⟨

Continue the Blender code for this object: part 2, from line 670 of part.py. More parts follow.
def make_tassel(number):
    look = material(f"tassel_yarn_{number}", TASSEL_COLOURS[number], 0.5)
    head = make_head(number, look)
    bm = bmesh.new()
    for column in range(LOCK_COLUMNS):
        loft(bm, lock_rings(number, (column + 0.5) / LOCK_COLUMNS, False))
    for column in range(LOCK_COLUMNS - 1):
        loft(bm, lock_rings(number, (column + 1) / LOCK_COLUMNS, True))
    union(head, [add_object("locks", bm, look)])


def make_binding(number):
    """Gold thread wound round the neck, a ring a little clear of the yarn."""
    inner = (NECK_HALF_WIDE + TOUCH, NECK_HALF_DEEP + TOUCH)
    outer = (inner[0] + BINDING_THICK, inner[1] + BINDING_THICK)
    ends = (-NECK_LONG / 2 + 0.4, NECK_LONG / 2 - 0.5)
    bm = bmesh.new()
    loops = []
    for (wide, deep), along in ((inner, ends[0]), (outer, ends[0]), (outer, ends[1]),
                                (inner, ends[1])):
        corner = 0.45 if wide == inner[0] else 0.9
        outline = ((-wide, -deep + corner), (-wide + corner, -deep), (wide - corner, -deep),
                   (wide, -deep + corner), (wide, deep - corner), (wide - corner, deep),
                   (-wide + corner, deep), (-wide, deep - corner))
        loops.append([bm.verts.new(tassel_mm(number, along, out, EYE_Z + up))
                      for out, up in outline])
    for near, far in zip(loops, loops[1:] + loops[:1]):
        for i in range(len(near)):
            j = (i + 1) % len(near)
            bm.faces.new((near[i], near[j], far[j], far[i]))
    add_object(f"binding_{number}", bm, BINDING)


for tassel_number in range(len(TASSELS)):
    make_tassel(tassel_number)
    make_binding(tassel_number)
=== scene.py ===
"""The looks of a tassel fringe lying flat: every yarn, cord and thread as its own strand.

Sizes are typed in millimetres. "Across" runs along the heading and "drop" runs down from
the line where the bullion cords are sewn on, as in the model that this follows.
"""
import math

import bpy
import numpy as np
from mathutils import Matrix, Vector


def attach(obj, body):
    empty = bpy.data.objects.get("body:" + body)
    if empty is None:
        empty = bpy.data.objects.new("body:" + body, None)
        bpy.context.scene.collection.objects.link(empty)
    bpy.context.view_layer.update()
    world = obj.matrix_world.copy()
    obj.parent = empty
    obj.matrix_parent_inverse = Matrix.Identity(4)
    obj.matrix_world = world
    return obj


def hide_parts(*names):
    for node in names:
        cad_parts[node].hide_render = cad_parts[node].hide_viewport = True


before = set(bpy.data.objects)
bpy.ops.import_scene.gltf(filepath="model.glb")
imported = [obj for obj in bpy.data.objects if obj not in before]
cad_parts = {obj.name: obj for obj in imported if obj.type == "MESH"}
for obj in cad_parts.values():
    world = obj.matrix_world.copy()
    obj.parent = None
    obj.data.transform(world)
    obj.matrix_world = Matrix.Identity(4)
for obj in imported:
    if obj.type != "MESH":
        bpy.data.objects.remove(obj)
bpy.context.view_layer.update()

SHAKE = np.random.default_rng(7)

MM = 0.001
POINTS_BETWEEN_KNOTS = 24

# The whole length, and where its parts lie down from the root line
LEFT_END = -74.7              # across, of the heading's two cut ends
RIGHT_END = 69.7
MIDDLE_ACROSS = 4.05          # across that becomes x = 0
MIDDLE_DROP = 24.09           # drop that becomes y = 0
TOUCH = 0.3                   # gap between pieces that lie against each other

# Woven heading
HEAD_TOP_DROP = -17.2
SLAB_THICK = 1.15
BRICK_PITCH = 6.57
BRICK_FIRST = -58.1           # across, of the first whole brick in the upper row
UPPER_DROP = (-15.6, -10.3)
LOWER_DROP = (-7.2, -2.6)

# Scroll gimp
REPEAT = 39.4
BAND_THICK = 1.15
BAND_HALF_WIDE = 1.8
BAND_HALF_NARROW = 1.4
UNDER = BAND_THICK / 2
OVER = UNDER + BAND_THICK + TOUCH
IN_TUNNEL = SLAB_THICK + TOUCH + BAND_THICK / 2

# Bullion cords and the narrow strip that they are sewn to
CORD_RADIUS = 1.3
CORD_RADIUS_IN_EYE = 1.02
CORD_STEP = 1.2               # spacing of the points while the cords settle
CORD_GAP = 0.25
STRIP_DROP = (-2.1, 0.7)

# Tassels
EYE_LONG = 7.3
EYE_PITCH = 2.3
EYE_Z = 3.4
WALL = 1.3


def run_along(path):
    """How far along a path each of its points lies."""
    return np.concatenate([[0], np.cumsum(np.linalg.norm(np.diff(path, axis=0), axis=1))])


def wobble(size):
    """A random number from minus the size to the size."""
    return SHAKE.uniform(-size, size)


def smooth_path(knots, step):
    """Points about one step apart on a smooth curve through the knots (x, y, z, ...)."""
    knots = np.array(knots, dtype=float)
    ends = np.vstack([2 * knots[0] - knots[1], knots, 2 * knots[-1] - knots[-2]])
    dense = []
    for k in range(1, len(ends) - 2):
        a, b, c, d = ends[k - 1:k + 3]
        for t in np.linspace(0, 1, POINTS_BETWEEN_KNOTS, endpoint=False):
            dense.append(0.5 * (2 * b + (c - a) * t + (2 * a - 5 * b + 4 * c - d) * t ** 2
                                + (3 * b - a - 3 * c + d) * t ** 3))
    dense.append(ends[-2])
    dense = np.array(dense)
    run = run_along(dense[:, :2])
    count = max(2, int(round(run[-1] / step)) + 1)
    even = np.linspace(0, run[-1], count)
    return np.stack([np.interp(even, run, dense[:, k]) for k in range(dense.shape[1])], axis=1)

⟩
⟨

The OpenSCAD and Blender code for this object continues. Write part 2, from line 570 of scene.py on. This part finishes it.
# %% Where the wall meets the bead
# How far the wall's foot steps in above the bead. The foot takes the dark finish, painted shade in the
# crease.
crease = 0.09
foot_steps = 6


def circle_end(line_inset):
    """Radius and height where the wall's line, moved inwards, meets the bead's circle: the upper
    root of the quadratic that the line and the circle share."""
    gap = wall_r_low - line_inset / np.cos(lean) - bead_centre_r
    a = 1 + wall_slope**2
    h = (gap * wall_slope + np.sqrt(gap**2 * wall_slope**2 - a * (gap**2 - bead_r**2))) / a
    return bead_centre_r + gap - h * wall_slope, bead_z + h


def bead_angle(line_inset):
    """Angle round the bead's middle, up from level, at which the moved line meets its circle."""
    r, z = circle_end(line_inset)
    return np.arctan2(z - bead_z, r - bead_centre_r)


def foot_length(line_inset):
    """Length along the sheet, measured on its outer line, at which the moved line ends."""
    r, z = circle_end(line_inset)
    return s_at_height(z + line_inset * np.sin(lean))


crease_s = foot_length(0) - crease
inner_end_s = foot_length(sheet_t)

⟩

* _WHAT THE EXERCISE ASKS_
Nothing but the lines from the line that contains "for tassel_number in" through the line that contains "obj.parent = None" should be given again, each exactly as it stands, both ends included.

* _ANSWER TO THIS TASK_
for tassel_number in range(len(TASSELS)):
    make_tassel(tassel_number)
    make_binding(tassel_number)
=== scene.py ===
"""The looks of a tassel fringe lying flat: every yarn, cord and thread as its own strand.

Sizes are typed in millimetres. "Across" runs along the heading and "drop" runs down from
the line where the bullion cords are sewn on, as in the model that this follows.
"""
import math

import bpy
import numpy as np
from mathutils import Matrix, Vector


def attach(obj, body):
    empty = bpy.data.objects.get("body:" + body)
    if empty is None:
        empty = bpy.data.objects.new("body:" + body, None)
        bpy.context.scene.collection.objects.link(empty)
    bpy.context.view_layer.update()
    world = obj.matrix_world.copy()
    obj.parent = empty
    obj.matrix_parent_inverse = Matrix.Identity(4)
    obj.matrix_world = world
    return obj


def hide_parts(*names):
    for node in names:
        cad_parts[node].hide_render = cad_parts[node].hide_viewport = True


before = set(bpy.data.objects)
bpy.ops.import_scene.gltf(filepath="model.glb")
imported = [obj for obj in bpy.data.objects if obj not in before]
cad_parts = {obj.name: obj for obj in imported if obj.type == "MESH"}
for obj in cad_parts.values():
    world = obj.matrix_world.copy()
    obj.parent = None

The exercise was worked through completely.